Sunday, August 23, 2020

HERITAGE


My father was an amateur genealogist, which is to say he wasn’t paid for his research; (but in every other sense of the word, I would have referred to him as a professional). Henry McDonald began and ended his family research well before the advent of the internet; spending countless hours in numerous historical libraries across the southeast United States.



Even as I type these words, I am sitting just feet away from a room which houses a large bookcase full to the brim with my unpublished works, as well as several versions of thick family research binders which my father compiled during the 5th and 6th decades of his life on this planet.
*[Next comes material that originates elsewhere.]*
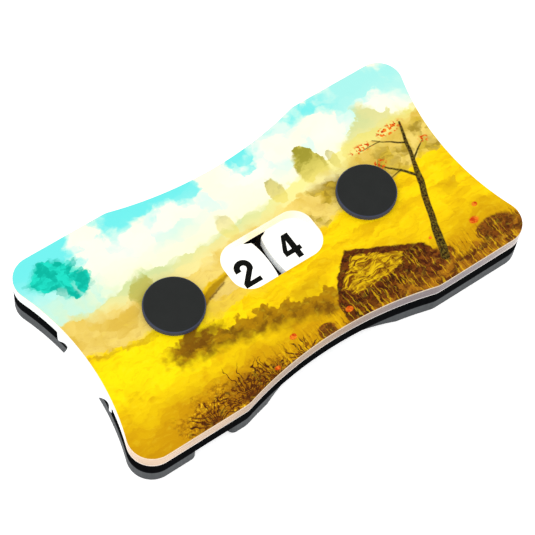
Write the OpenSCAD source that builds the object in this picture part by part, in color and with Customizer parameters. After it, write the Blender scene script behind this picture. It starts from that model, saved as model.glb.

My dad often mused that he hoped I would write a book about his great great Grandfather Isham McDonald; a Scottish immigrant who fought for this fledgling nation during the Revolutionary War. However, just as often as he mused it, I reminded him that we had all of two paragraphs of historical information about our ancient foreign grandfather, and that if I wrote a book, it would be largely fictional in nature.  Well, he couldn’t countenance such blasphemy.



But perhaps I did him one better.



You see, my father left behind eight or ten hours of audio tapes on which he told stories of his childhood and military life. A few years after his passing, I not only transferred his voice to a hard drive, but have transcribed every word of it into written form.



I’m proud of my dad, and I’m glad I had a part in keeping his memory alive for those of us who cherish him, and his progeny who never had the privilege of knowing him.